Jede Organisationsform bringt ihre eigenen Konfliktpotentiale mit sich. Traditionell sind Unternehmen eher hierarchisch aufgebaut. Neuere Unternehmensformen setzen dagegen stärker auf Teamstrukturen, Verantwortungsübernahme der Mitarbeitenden sowie kooperative Arbeitsstrukturen.

Wirtschaftsmediation ist nach unserem Verständnis ein Teil der Organisationsmediation.

3. Was ist das Besondere an Organisationsmediation und was bedeutet das für die Arbeitsweise von Mediator*innen in diesem Arbeitsfeld?

Organisationsmediator*innen bringen ein Verständnis mit für die spezifischen Merkmale und Dynamiken von Organisationen. Auf dieser Basis wenden sie das Verfahren der Mediation an. Sie begleiten die beteiligten Personen sach-, interessen- und beziehungsgerecht beim Umgang mit Konflikten. Zusätzlich kann von Fall zu Fall eine besondere Feldkompetenz hilfreich sein, die das spezifische Umfeld der jeweiligen Organisation erfasst. Eine Mediation wird z. B. in einer Behörde auf ganz andere Herausforderungen treffen als in einem wirtschaftlich ausgerichteten Umfeld. Die Herausforderungen in einem kreativen Umfeld sind andere als in einem technisch orientierten.

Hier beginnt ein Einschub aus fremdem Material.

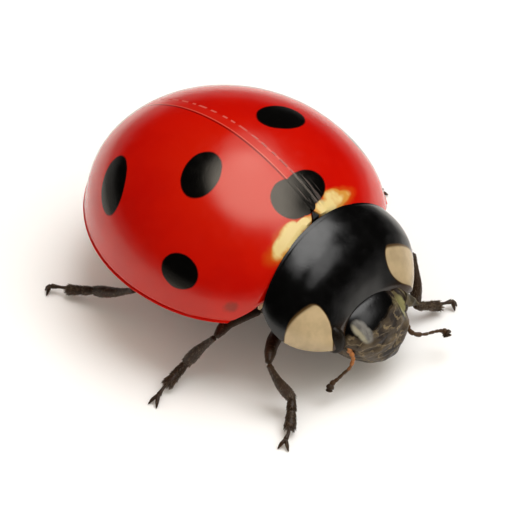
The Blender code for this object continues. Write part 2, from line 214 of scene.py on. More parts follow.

# Tones that stay fixed: the wing cases.
# Painted highlight: the warmer red where the dome's highlight falls.
HIGHLIGHT_TINT_RED = (0.74, 0.012, 0.0004)
# Painted sheen: the lighter red of the strip beside the suture.
SEAM_SHEEN_RED = (0.80, 0.030, 0.016)
STRAW_ORANGE = (0.80, 0.36, 0.060)
STRAW_EDGE = (0.74, 0.12, 0.008)
STITCH_DARK = (0.36, 0.001, 0.001)
# Painted highlight: the pale rear of the stitched line, where it catches the light.
STITCH_HIGHLIGHT = (0.85, 0.17, 0.13)
# Painted shade in the gap of the suture, then the painted highlight of its lit edge.
SUTURE_SHADE = (0.34, 0.002, 0.001)
SUTURE_LIT = (0.88, 0.17, 0.12)
SMUDGE_BROWN = (0.10, 0.020, 0.010)
SCRAPE_GREY = (0.12, 0.085, 0.080)
# The pronotum.
RIM_BROWN = (0.055, 0.026, 0.010)
CORNER_EDGE = (0.11, 0.060, 0.020)
# The head, its marks and the eyes.
# Painted reflection in and beside the left eye: dark, olive and bright streaks.
SHEEN_DARK = (0.026, 0.018, 0.014)
SHEEN_OLIVE = (0.19, 0.155, 0.080)
SHEEN_BRIGHT = (0.38, 0.36, 0.16)
MARK_DARK = (0.13, 0.125, 0.115)
MARK_GREY = (0.27, 0.26, 0.235)
# Painted highlight along the pale mark.
MARK_HIGHLIGHT = (0.42, 0.385, 0.27)
FACE_BROWN = (0.062, 0.042, 0.022)
FACE_TAN = (0.118, 0.082, 0.042)
FACE_DARK = (0.017, 0.010, 0.006)
VEIN_TAN = (0.30, 0.22, 0.11)
CHEEK_DARK = (0.050, 0.040, 0.022)
CHEEK_OLIVE = (0.15, 0.12, 0.065)
EYE_DARK = (0.004, 0.003, 0.002)
EYE_BROWN = (0.020, 0.014, 0.009)
# Legs, antennae, belly and hairs.
LEG_RUSSET = (0.046, 0.021, 0.009)
LEG_SPECK = (0.110, 0.068, 0.036)
# Painted shade of the left antenna's base.
FEELER_SHADED = (0.075, 0.035, 0.012)
FEELER_STEM = (0.070, 0.034, 0.014)
FEELER_CLUB = (0.038, 0.022, 0.012)
FEELER_SPECK = (0.09, 0.050, 0.022)
BELLY_BROWN = (0.030, 0.018, 0.010)
HAIR_DARK = (0.045, 0.028, 0.015)
HAIR_TAN = (0.18, 0.13, 0.08)

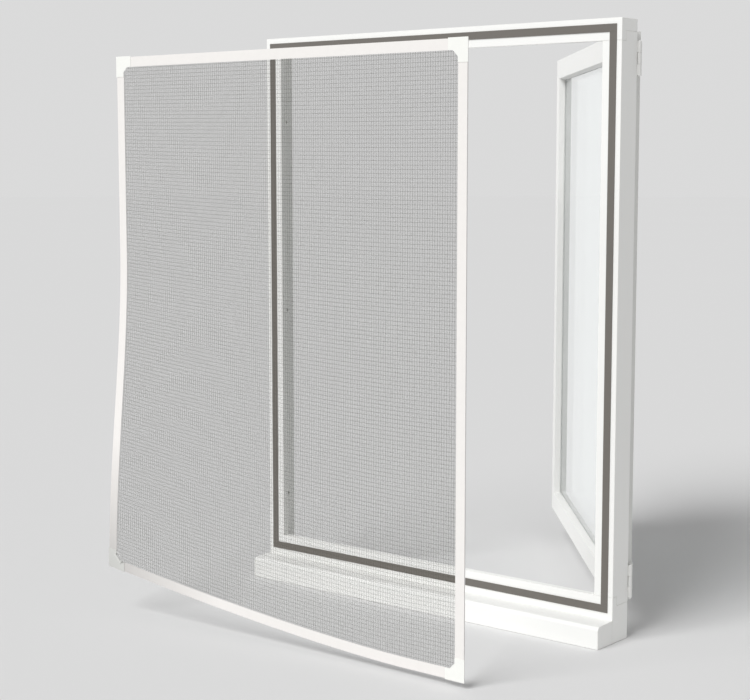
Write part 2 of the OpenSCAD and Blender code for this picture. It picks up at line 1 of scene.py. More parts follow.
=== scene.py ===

Organisationsinterne Mediation beschäftigt sich mit Konflikten innerhalb von Organisationen. In allen Organisationsformen sind institutionelle und/oder tatsächliche Machtbeziehungen zwischen den Konfliktparteien zu beachten. Diese müssen von den Organisationsmediator*innen bei der Gestaltung des Mediationsrahmens berücksichtigt werden. Weitere typische und zu beachtende Themenfelder sind die Organisationsstruktur, Abläufe, informelle und formelle Spielregeln, Kommunikation und Kooperation, die vertraglichen Regelungen wie Gesellschafterverträge oder Satzungen und sonstige Normen, Schaffung von Transparenz usw.

Mediation zwischen Organisationen (B2B) erfasst Konflikte zwischen zwei oder mehr Organisationen. In diesen Fällen sind die Beziehungen zwischen den Organisationen zusätzlich zu den oben beschriebenen Themenfeldern zu berücksichtigen.

Mediation zwischen Organisationen und Privatkunden (B2C) ist ein spezifischer Fall der Organisationsmediation und wird zum Beispiel im Versicherungsbereich praktiziert. Die Herausforderung besteht darin, mit der unterschiedlichen „Augenhöhe“ umzugehen.

Häufig sind Konflikte Symptome für ein Verbesserungspotential in einer Organisation. Die Mediation kann zugleich zur positiven Entwicklung  der Organisation beitragen.

In allen Fällen hat die Organisationsmediation auf der einen Seite das Ziel, verbindliche Vereinbarungen zwischen den an der Mediation Beteiligten zu erzielen oder zumindest nächste konkrete, nachprüfbare Schritte zu vereinbaren. In beiden Fällen sollten diese Ergebnisse möglichst schriftlich festgehalten werden. Auf der anderen Seite zielt die  Organisationsmediation darauf ab, die Kommunikations- und Arbeitsfähigkeit wiederherzustellen und die Beziehung zwischen den an der Mediation Beteiligten zu verbessern.